Trespassers?: Asian Americans and the Battle for Suburbia
Planning Professor Willow Lung-Amam wrote a book entitled, Trespassers?: Asian Americans and the Battle for Suburbia. The book investigates how recent trends in high tech Asian immigration are reshaping suburban form, geographies of race, and politics of development in Silicon Valley. In an in-depth case study of one Silicon Valley community, the book investigates the history of Asian immigration in the region and three spaces that mark their influence on its built form and politics—Mansions, high-performing schools, and Asian malls. Professor Lung-Amam argues that these spaces highlight new uses and spaces of everyday life and meaning among Asian immigrant suburbanites. But they also show how landscapes, even those occupied by minorities of means, are “minoritized”—the subjects of cultural critique, social contest, and new forms of regulation. The book exposes the ways in which white, middle-class norms, meanings, and values continue to be reinforced through planning policy and processes, as well as the design of the suburban built environment. It shows that the built environment is also a critical arena for an emergent politics over a “right to difference” in suburbia, as Asian immigrants as well as other minority groups are no longer simply fighting for access to suburban space, but for their right to different ways of being suburban and its expression in their everyday landscapes.
Mosques, Temples, and Churches: Asian Immigrant Placemaking and Politics in Silicon Valley Suburbia
This research looks at the ways in which Asian faith institutions (including mosques, Hindu, Sikh, and Buddhist temples, and Asian Christian churches) are reshaping the form, use, and function of Silicon Valley suburbia’s landscape as well as the planning and neighborhood politics behind their development.

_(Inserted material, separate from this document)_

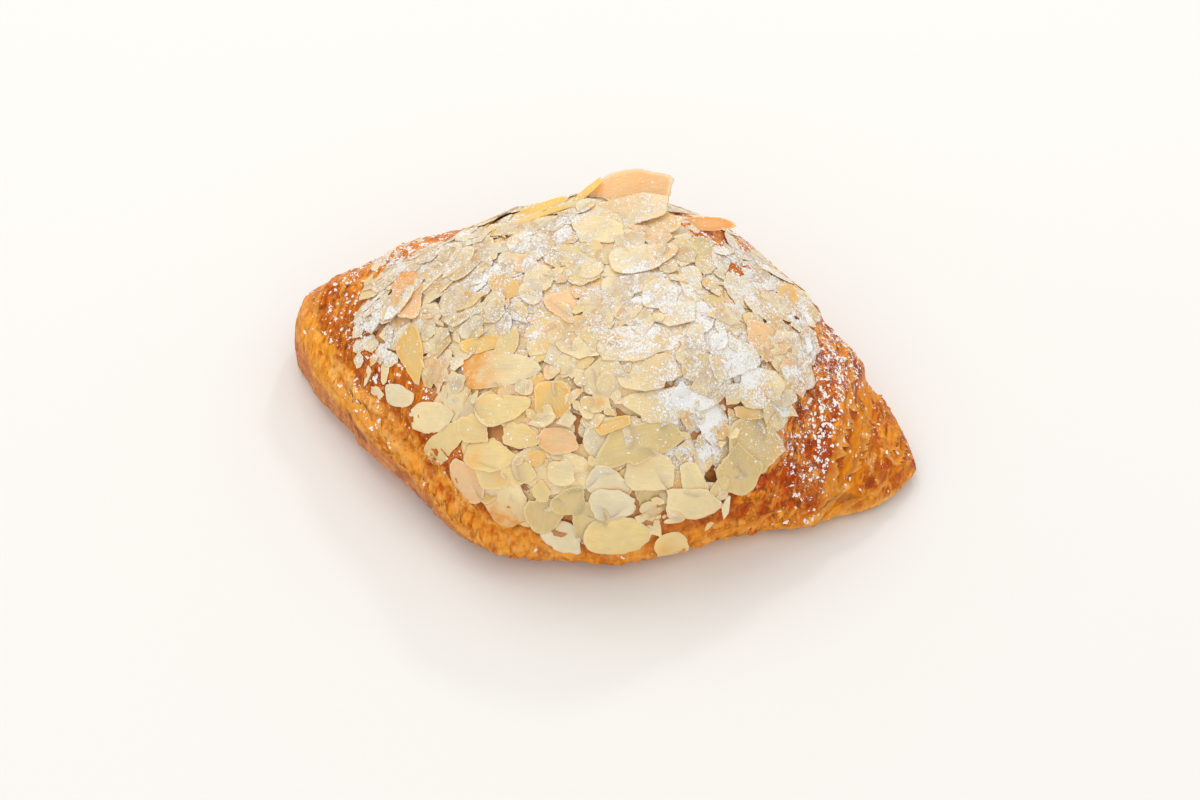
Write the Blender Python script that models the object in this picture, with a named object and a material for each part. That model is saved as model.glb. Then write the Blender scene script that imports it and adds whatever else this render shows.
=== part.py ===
"""Almond croissant: a rolled and split pastry under a heap of sliced almonds, made as one closed solid.

The croissant lies along X with its near side towards -Y. Its flat underside is at Z = 0 and the origin is the
middle of that underside. Sizes are in millimetres and MM turns them into metres when a mesh is made.

The crust is described in sections across X. In each section a point is given by its angle round the section's
middle: 0 degrees is the far side, 90 the crest, 180 the near side and 270 the underside.
"""
import math

import bmesh
import bpy
import numpy as np
from mathutils import Vector

MM = 0.001
SEED = 7

# The crust's outline: place along X, near edge, far edge, crest height, height of the widest line and middle
# across.
STATIONS = np.array([
    (-78.0, 0.5, 9.5, 13.0, 6.0, 5.0),
    (-74.0, -5.5, 15.5, 19.0, 7.0, 5.0),
    (-60.0, -17.0, 27.0, 26.5, 8.0, 5.0),
    (-38.0, -33.5, 37.5, 35.0, 9.0, 4.5),
    (-8.0, -49.0, 50.0, 46.0, 10.0, 4.5),
    (14.0, -47.0, 49.0, 48.0, 10.0, 4.5),
    (40.0, -31.0, 37.5, 37.0, 8.0, 4.5),
    (58.0, -20.0, 25.0, 24.0, 6.0, 3.5),
    (71.0, -10.5, 13.0, 11.0, 4.0, 2.5),
    (78.0, -0.5, 4.5, 5.0, 3.0, 2.5),
])
LEFT_END = STATIONS[0, 0]
RIGHT_END = STATIONS[-1, 0]
SQUARENESS = 2.4          # exponent of the section's upper curve, where 2 is an ellipse
UNDERSIDE_SQUARENESS = 3.0
UNDERSIDE_DEPTH = 1.25    # depth of the lower curve per height of the widest line, before it is cut at Z = 0
END_ROUNDING = 4.0        # over this length each end closes to a point
TIP_LIFT = 2.5            # how far the right tip's underside rises clear
TIP_LIFT_LENGTH = 15.0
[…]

Through in-depth interviews with various faith leaders and community members, ethnographic data obtained from participation at events at several institutions, and archival data, including planning, design, and development documents, newspaper articles, and institutional marketing and informational literature, this research proposes to show that faith institutions have often been at the center of debates over the changing racial and ethnic composition of Silicon Valley communities, while also serving as critical social and political institutions for many Asian immigrants. The research highlights how these institutions service the needs of Asian immigrants in ways that go well beyond their roles as places of worship. They host to a range of social, community, political, and cultural functions that reinforce the common cultural practices, meanings, values, and identities of Asian immigrant suburbanites. But it also shows these spaces as contested grounds as local neighbors and planners negotiate the design and uses of these spaces in a rapidly diversifying region.

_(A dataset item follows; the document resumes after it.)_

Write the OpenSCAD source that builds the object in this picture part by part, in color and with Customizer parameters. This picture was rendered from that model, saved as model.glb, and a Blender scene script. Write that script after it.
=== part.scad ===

Immigration and the Changing Politics of Place in the New South
This project, conducted by Planning Professor Willow Lung-Amam, is a case study of the Chapel Hill school district as it was in the process of redrawing its attendance boundaries for, among other things, enrolling students in a newly re-opened historically African American school. The reopening of this school was an important moment for African Americans in Chapel Hill, particularly those who lived in the Northside neighborhood, whose children had been bussed out of the neighborhood for decades to balance enrollment at predominantly white schools throughout the area. In the debate that ensued, the loudest voice of opposition somewhat surprisingly came from recent Asian immigrants who clustered in a neighborhood slated to be redistricted to the new Northside Elementary School.

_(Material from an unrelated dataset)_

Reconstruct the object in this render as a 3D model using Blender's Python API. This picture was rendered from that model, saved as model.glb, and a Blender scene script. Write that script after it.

The research raises questions how the politics of race and immigration factored into the debates about the new school and its attendance boundaries. Using in-depth interviews with affected residents and school officials as well as archival research on district-wide public debates, newspaper accounts, and literature from the organizing efforts to oppose the new school’s attendance boundaries, the project follows the debate from its origins to its resolution. The research proposes to show how its central concerns fit into a larger framework of changing demographics of the New South, and particularly how these demographics shifts are raising new questions about the presumptions behind educational policies that were and still remain prefaced on a black-white paradigm. Instead this research suggests a new politics of race and education in the South, which complicates the ways in which school policy understands and address issues of diversity and equity in a rapidly diversifying region.
The Paper Streets—Takoma Park, Maryland
The Paper Streets—Takoma Park, Maryland project brings together faculty members from the School of Architecture, Historic Preservation, and Urban Planning and College of Agriculture and Natural Resources’ Department of Plant Science and Landscape Architecture to investigate the phenomenon of roads that were planned but never built. The project is funded by a University of Maryland Advance Seed Grant and focuses on using the task of uncovering paper streets and designing strategies for their future in the city of Takoma Park as an opportunity to create a critical framework for “paper streets” as a design typology within the fields of architecture and landscape architecture. This project also seeks to design a process by which city planners, not just in Takoma Park but also in cities nationwide, can engage their communities and develop their paper streets.
Current Project Status:
Jana VanderGoot, AFAAR, RA and Dr. Kelly Cook have completed the Phase 1 field survey of Paper Streets in Takoma Park, Maryland from 2014-2015. They spent part of the summer doing in situ field investigation and putting together findings from local archives that historically investigate possible sites of paper streets and their historical uses. They finalized their research by examining parcel maps available from Montgomery County, completing a series of drawings that examine the watershed and the development of the streets, and writing a paper that contextualizes the paper streets within city developments of the late nineteenth and early twentieth centuries. The project is currently in Phase 2, with design strategies for developing the paper streets as an urban amenity through the addition of lighting, seating, bicycle storage, and covered places for rest. Design work will focus on the creation of architectural space that is immediately recognizable as a safe, public amenity.